The Rohingya refugee camps have become dens of violence. Out of 11 known active armed Rohingya groups, the most prominent is ARSA, active in the camps of Ukhia, Palongkhali, Balukhali, and Whykong. It often faces a backlash from other groups competing for their own position, including RSO, as well as the Master Munna Group (both active in Ukhia and Palongkhali), and the Nobi Hossain Group, active in the Whykong Camp. RSO was initially active between 1982 to 1998. The group began to re-emerge in Bangladesh in 2021, with support from Bangladeshi security agencies. The Master Munna Group is an armed criminal group known for its links to drug trafficking. The Nobi Hussain Group also calls itself the Arakan Rohingya Army, but is an armed criminal group focused mostly on drug trafficking. Nobi Hossain is opposed to ARSA and nominally aligned with RSO. In the meantime, the Islami Mahaj Group, active in the Whykong camp, also seeks to recruit members through its Islamist agenda. Other groups include: the Chakma robber gang, Putia robber gang, Zakir robber gang, Salman Shah robber gang, Khaleque robber gang, and Jabu robber gang – all active in Whykong camp.

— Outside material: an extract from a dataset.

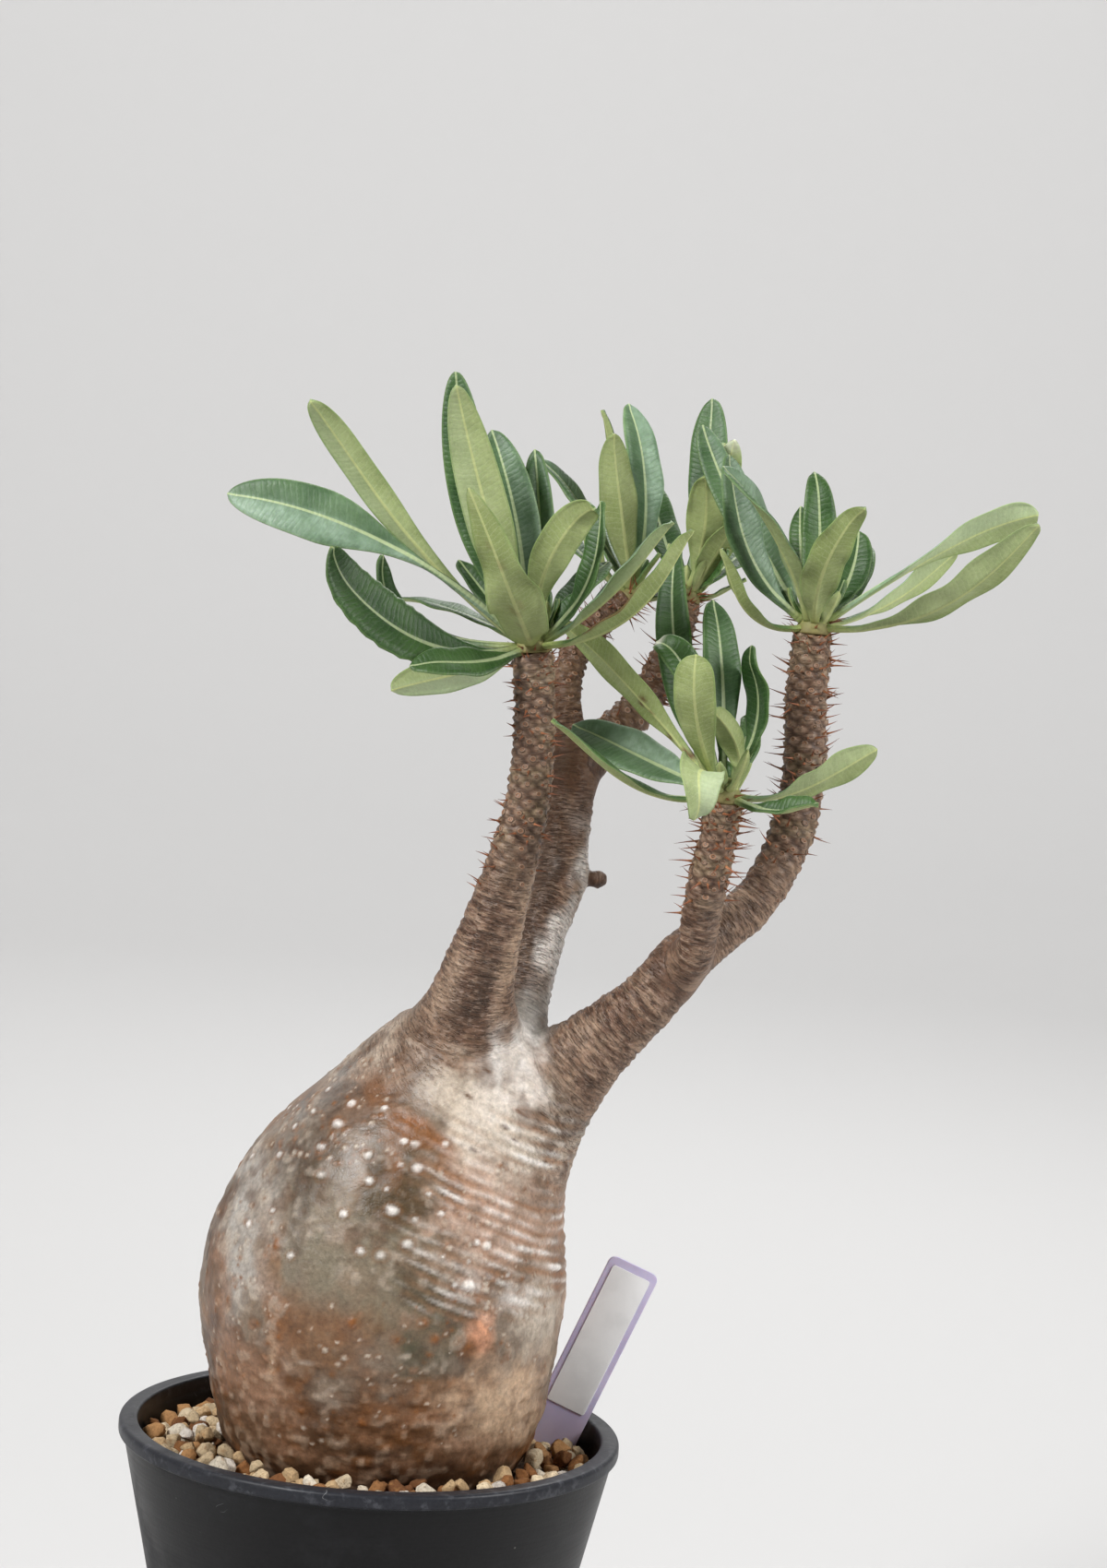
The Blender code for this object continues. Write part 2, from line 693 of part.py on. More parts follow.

ARSA is trying to carve out its own zone of dominance through various criminal activities. In the current circumstances with the lurking danger of AA on the other side of the Bangladesh-Myanmar border and the instability within Bangladesh, innocent Rohingya refugees face the brunt of the violence. Jununi’s arrest is unlikely to deter the continuing disorders in the Rohingya camps and along the border with Myanmar.